A juíza Adriana Cruz reforçou que os atores do sistema de Justiça precisam estar atentos para perceber o racismo no dia a dia, uma vez que ele se faz presente em muitas dimensões.

A professora de Direito Jennifer Lackey, da Northwestern University, falou sobre a credibilidade excessiva dada ao testemunho ocular nos Estados Unidos e sobre como as técnicas de interrogatório e os procedimentos de reconhecimento enviesados podem levar a erros judiciais. Para ela, o testemunho ocular é uma prova altamente falível e precisa ser corroborado por outras evidências.

Protocolos para resguardar a vítima e evitar condenação de inocentes

William Cecconello, professor de psicologia da Atitus Educação e coordenador do Laboratório de Ensino e Pesquisa em Cognição e Justiça, trouxe à tona o papel da memória humana e os “erros honestos” no reconhecimento de suspeitos. Ele explicou que a repetição de um reconhecimento equivocado cria um viés de confirmação. Cecconello também destacou que o problema não está no uso de fotos mas nos procedimentos adotados para realizar o reconhecimento por esse meio e recomendou o cumprimento das orientações da Resolução CNJ n. 484/2022.

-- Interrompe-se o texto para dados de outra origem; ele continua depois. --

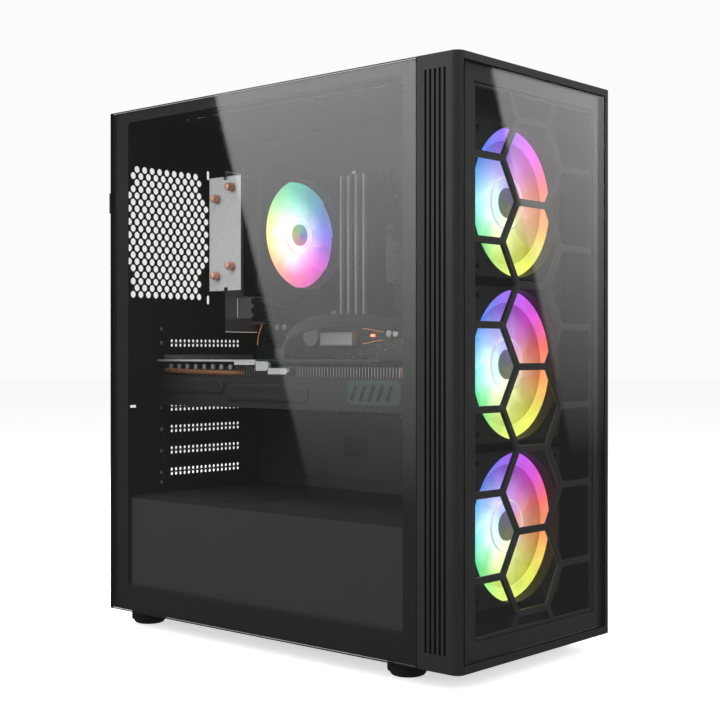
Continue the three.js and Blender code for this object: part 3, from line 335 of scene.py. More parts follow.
@dataclass(frozen=True)
class Glass(Finish):
    """Smoked glass that lets the inside show and mirrors a little, more at a grazing view."""

    tint: Colour = (0.86, 0.87, 0.86)
    mirror: float = 0.045

    def make(self) -> bpy.types.Material:
        """Builds the material.

        Returns:
            The new material.
        """
        wiring = Wiring(self.name)
        shader = wiring.principled()
        shader.inputs["Metallic"].default_value = 1.0
        shader.inputs["Base Color"].default_value = (*self.colour, 1)
        smear = wiring.noise(14.0, 3.0)
        wiring.link(
            wiring.span(smear, 0.3, 0.7, self.roughness * 0.6, self.roughness * 1.4),
            shader.inputs["Roughness"],
        )
        clear = wiring.add("ShaderNodeBsdfTransparent")
        clear.inputs["Color"].default_value = (*self.tint, 1)
        facing = wiring.add("ShaderNodeLayerWeight").outputs["Facing"]
        edge = wiring.math("MULTIPLY", wiring.math("POWER", facing, 4.0), 0.75)
        mix = wiring.add("ShaderNodeMixShader")
        wiring.link(wiring.math("ADD", edge, self.mirror), mix.inputs["Fac"])
        wiring.link(clear.outputs["BSDF"], mix.inputs[1])
        wiring.link(shader.outputs["BSDF"], mix.inputs[2])
        wiring.link(mix.outputs["Shader"], wiring.output.inputs["Surface"])
        return wiring.material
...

Por fim, o professor de criminologia e Direito Penal Maurício Dieter, da Faculdade de Direito da Universidade de São Paulo (USP), falou sobre os erros judiciais, especialmente os relacionados a crimes sexuais. Dieter enfatizou a importância de se adotarem protocolos rígidos para proteger a dignidade da vítima e para evitar acusações injustas contra inocentes, argumentando que a literatura técnica brasileira ainda precisa se aprimorar no estudo do tema. Antes de cada painel, foram exibidos vídeos com relatos de pessoas presas injustamente, vítimas de erro judicial.